— START Raw data —

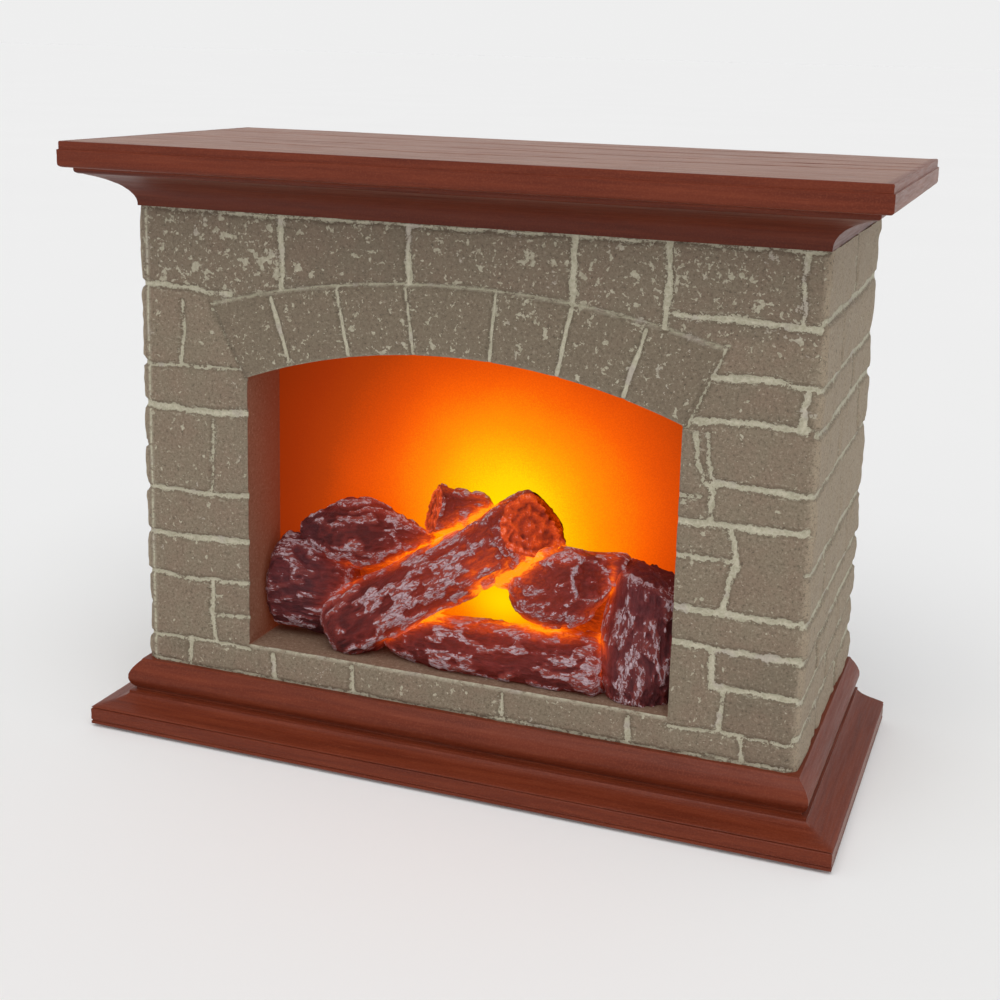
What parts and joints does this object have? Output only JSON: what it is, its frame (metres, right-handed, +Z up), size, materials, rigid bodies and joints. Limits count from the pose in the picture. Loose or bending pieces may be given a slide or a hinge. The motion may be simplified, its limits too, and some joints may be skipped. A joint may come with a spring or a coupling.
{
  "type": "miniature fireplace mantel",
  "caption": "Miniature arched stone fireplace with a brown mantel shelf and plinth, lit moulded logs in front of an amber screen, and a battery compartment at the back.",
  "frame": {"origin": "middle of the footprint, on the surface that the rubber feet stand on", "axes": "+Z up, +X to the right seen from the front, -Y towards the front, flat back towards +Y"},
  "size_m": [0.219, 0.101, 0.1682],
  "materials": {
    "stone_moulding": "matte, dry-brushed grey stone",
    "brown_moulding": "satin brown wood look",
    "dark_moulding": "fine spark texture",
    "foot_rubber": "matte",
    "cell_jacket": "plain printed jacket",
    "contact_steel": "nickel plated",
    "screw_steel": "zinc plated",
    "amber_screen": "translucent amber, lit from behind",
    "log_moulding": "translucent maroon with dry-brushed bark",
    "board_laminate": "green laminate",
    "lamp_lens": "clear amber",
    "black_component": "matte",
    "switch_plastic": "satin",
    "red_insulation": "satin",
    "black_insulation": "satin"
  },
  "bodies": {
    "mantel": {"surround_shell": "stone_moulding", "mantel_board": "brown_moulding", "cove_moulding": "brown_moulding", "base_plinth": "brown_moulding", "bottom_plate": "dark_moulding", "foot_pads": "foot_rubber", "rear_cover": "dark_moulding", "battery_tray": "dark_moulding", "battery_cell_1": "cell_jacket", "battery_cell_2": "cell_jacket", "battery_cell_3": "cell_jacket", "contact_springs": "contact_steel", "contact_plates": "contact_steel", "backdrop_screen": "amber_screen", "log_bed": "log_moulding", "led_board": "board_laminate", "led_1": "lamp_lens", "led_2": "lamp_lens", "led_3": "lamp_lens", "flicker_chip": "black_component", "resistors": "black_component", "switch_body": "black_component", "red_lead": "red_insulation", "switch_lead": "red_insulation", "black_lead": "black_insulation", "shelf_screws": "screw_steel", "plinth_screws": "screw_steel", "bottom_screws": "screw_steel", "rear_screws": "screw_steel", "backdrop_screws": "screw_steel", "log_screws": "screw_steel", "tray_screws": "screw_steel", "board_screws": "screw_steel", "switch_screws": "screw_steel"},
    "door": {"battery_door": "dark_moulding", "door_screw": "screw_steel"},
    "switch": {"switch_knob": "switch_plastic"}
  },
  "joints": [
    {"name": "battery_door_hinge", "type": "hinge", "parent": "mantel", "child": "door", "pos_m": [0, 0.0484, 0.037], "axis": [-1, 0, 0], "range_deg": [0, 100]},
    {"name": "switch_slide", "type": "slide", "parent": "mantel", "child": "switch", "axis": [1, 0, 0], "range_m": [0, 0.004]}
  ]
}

— END Raw data —

● Stated exercise: Reproduce all of the material above word for word.

● Written response:
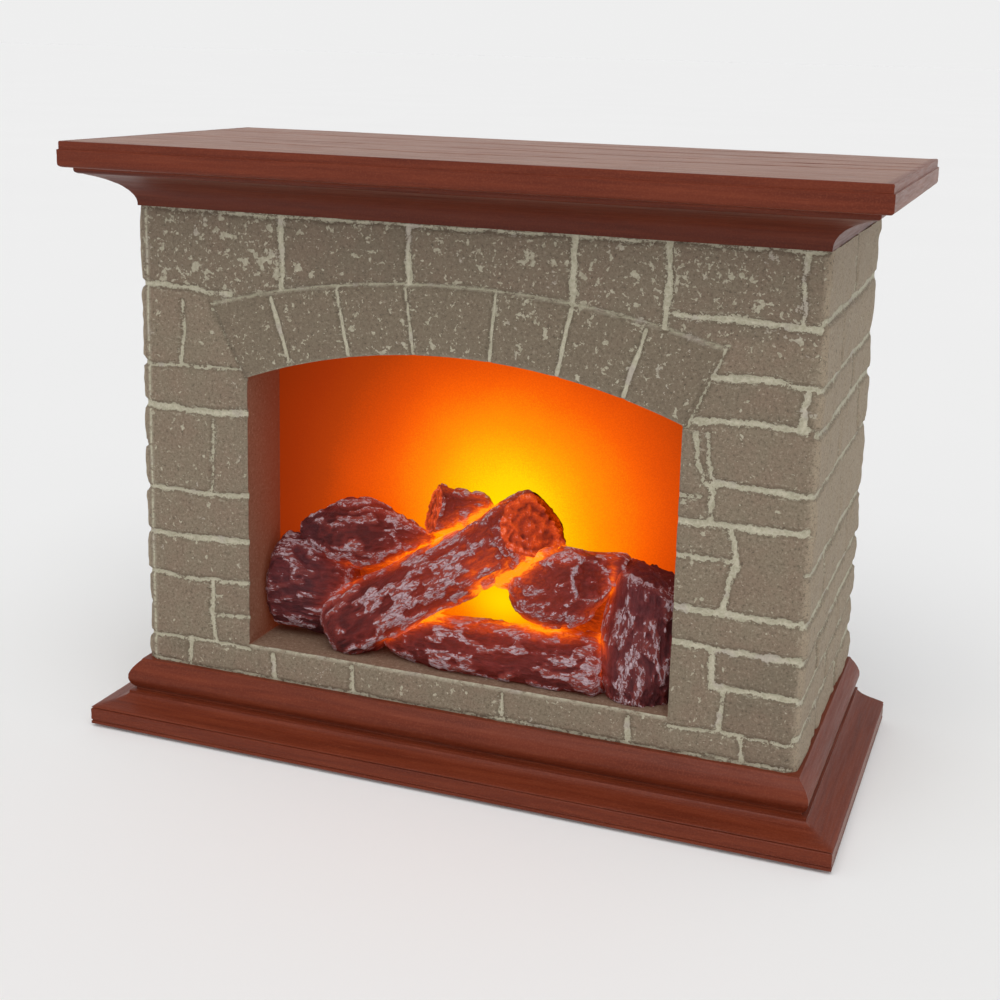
What parts and joints does this object have? Output only JSON: what it is, its frame (metres, right-handed, +Z up), size, materials, rigid bodies and joints. Limits count from the pose in the picture. Loose or bending pieces may be given a slide or a hinge. The motion may be simplified, its limits too, and some joints may be skipped. A joint may come with a spring or a coupling.
{
  "type": "miniature fireplace mantel",
  "caption": "Miniature arched stone fireplace with a brown mantel shelf and plinth, lit moulded logs in front of an amber screen, and a battery compartment at the back.",
  "frame": {"origin": "middle of the footprint, on the surface that the rubber feet stand on", "axes": "+Z up, +X to the right seen from the front, -Y towards the front, flat back towards +Y"},
  "size_m": [0.219, 0.101, 0.1682],
  "materials": {
    "stone_moulding": "matte, dry-brushed grey stone",
    "brown_moulding": "satin brown wood look",
    "dark_moulding": "fine spark texture",
    "foot_rubber": "matte",
    "cell_jacket": "plain printed jacket",
    "contact_steel": "nickel plated",
    "screw_steel": "zinc plated",
    "amber_screen": "translucent amber, lit from behind",
    "log_moulding": "translucent maroon with dry-brushed bark",
    "board_laminate": "green laminate",
    "lamp_lens": "clear amber",
    "black_component": "matte",
    "switch_plastic": "satin",
    "red_insulation": "satin",
    "black_insulation": "satin"
  },
  "bodies": {
    "mantel": {"surround_shell": "stone_moulding", "mantel_board": "brown_moulding", "cove_moulding": "brown_moulding", "base_plinth": "brown_moulding", "bottom_plate": "dark_moulding", "foot_pads": "foot_rubber", "rear_cover": "dark_moulding", "battery_tray": "dark_moulding", "battery_cell_1": "cell_jacket", "battery_cell_2": "cell_jacket", "battery_cell_3": "cell_jacket", "contact_springs": "contact_steel", "contact_plates": "contact_steel", "backdrop_screen": "amber_screen", "log_bed": "log_moulding", "led_board": "board_laminate", "led_1": "lamp_lens", "led_2": "lamp_lens", "led_3": "lamp_lens", "flicker_chip": "black_component", "resistors": "black_component", "switch_body": "black_component", "red_lead": "red_insulation", "switch_lead": "red_insulation", "black_lead": "black_insulation", "shelf_screws": "screw_steel", "plinth_screws": "screw_steel", "bottom_screws": "screw_steel", "rear_screws": "screw_steel", "backdrop_screws": "screw_steel", "log_screws": "screw_steel", "tray_screws": "screw_steel", "board_screws": "screw_steel", "switch_screws": "screw_steel"},
    "door": {"battery_door": "dark_moulding", "door_screw": "screw_steel"},
    "switch": {"switch_knob": "switch_plastic"}
  },
  "joints": [
    {"name": "battery_door_hinge", "type": "hinge", "parent": "mantel", "child": "door", "pos_m": [0, 0.0484, 0.037], "axis": [-1, 0, 0], "range_deg": [0, 100]},
    {"name": "switch_slide", "type": "slide", "parent": "mantel", "child": "switch", "axis": [1, 0, 0], "range_m": [0, 0.004]}
  ]
}